Ready to optimize? Try testing tools or consult CRO experts to tailor strategies for your audience.

FAQ

What qualifies as low traffic for A/B testing?

Websites or apps with fewer than 10,000 monthly visitors often struggle to achieve statistical significance quickly. If changes take weeks or months to validate, you likely have low traffic.

Why does low traffic make A/B testing difficult?

Smaller sample sizes increase uncertainty. Without enough data, minor improvements may not show measurable impact, leading to inconclusive test results.

How can micro-conversions help in low-traffic tests?

Tracking smaller actions (like clicks or sign-ups) instead of final conversions provides faster insights. These micro-conversions often require less data to detect meaningful differences.

Should I test radical changes with limited traffic?

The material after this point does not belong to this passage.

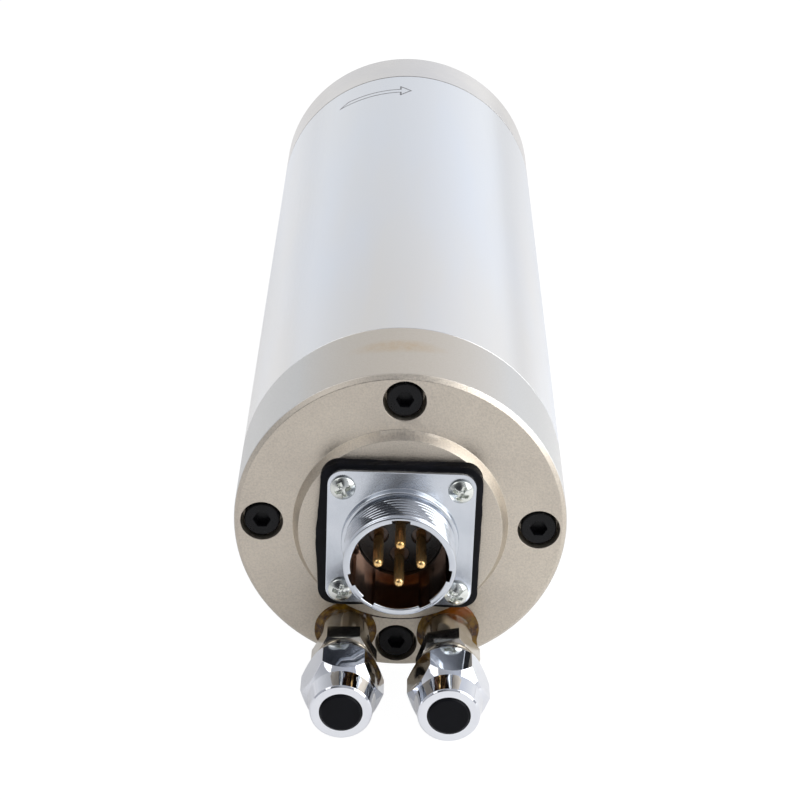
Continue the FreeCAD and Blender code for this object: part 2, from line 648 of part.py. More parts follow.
def front_cover_screws():
    """The four small screws of the front cover."""
    length = COVER_SCREW_SEAT - FRONT_FACE + COVER_SCREW_BITE
    return [
        socket_screw(x, z, COVER_SCREW_SEAT, 1, length, COVER_SCREW_R, COVER_SCREW_HEAD_R,
                     COVER_SCREW_HEAD_HEIGHT, COVER_SCREW_SOCKET_FLATS, COVER_SCREW_SOCKET_DEPTH)
        for x, z in around(SCREW_COUNT, COVER_SCREW_CIRCLE_R)
    ]


def bearing(sizes, start):
    """The inner ring, outer ring, cage and balls of one ball bearing that starts at a place."""
    end, middle = start + sizes["width"], start + sizes["width"] / 2
    pitch, ball = sizes["pitch"], sizes["ball"]
    groove = Part.makeTorus(pitch, ball + BALL_CLEARANCE, Vector(0, middle, 0), Vector(0, 1, 0))
    e = RACE_EDGE
    bore = sizes["bore"] + BEARING_FIT_CLEARANCE
    inner = turned([
        (bore, start + e), (bore + e, start), (pitch - RACE_LAND, start),
        (pitch - RACE_LAND, end), (bore + e, end), (bore, end - e),
    ])
    outer_r = sizes["outer"]
    outer = turned([
        (pitch + RACE_LAND, start), (outer_r - e, start), (outer_r, start + e),
        (outer_r, end - e), (outer_r - e, end), (pitch + RACE_LAND, end),
    ])
    half = ball + BALL_CLEARANCE + CAGE_RAIL
    cage = ring(pitch - CAGE_THICKNESS / 2, pitch + CAGE_THICKNESS / 2, middle - half, middle + half)
    places = around(sizes["balls"], pitch)
    pocket = Part.makeCylinder(ball + BALL_CLEARANCE, 2 * CAGE_THICKNESS,
                               Vector(pitch - CAGE_THICKNESS, middle, 0), Vector(1, 0, 0))
    pockets = turned_copies(pocket, sizes["balls"])
    balls = [Part.makeSphere(ball, Vector(x, middle, z)) for x, z in places]
    return {
        "inner_ring": [inner.cut(groove)],
        "outer_ring": [outer.cut(groove)],
        "cage": [cage.cut(Part.makeCompound(pockets))],
        "balls": balls,
    }


def preload_spring():
    """The disc spring that loads the rear outer rings."""
    outer = REAR_BEARING["outer"] - SPRING_CLEARANCE
    inner = REAR_BEARING["pitch"] + RACE_LAND + SPRING_CLEARANCE
    low, high = REAR_BEARING_END, REAR_LIP_START
    return turned([
        (inner, high - SPRING_THICKNESS), (outer, low), (outer, low + SPRING_THICKNESS), (inner, high),
    ])


def rear_lock_nut():
    """The slotted nut that clamps the rear inner rings on the shaft."""
    start, end = REAR_BEARING_START - LOCK_NUT_LENGTH, REAR_BEARING_START
    nut = ring(REAR_BEARING["bore"] + THREAD_CLEARANCE, LOCK_NUT_R, start, end)
    half, floor = LOCK_NUT_SLOT / 2, LOCK_NUT_R - LOCK_NUT_SLOT_DEPTH
    top = LOCK_NUT_R + PAST
    slot = prism([(floor, -half), (top, -half), (top, half), (floor, half)], start - PAST, end + PAST)
    return cut_all(nut, turned_copies(slot, LOCK_NUT_SLOTS))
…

Yes. Bold variations (like redesigned layouts) create clearer performance gaps, making it easier to reach statistical significance compared to subtle tweaks.

Can sequential testing replace traditional A/B tests?

Sequential methods analyze data in stages, allowing early stops if results are clear. This reduces the time needed but requires careful implementation to avoid false positives.

What tools help calculate test duration for low-traffic sites?

VWO, AB Test Guide, and Google Optimize offer calculators. Input your baseline conversion rate and expected lift to estimate required sample size and test length.

How does qualitative data complement low-traffic A/B tests?

Heatmaps, session recordings, and user feedback reveal why changes succeed or fail. This reduces reliance on pure quantitative data when traffic is limited.

Is lowering statistical significance thresholds risky?

Accepting a 90% confidence level (vs. 95%) speeds up tests but increases false positives. Use this for exploratory tests, not critical business decisions.

Can paid traffic boost A/B test reliability?

Temporarily increasing visitors via ads or email campaigns helps gather data faster. Segment this traffic separately to avoid skewing organic performance metrics.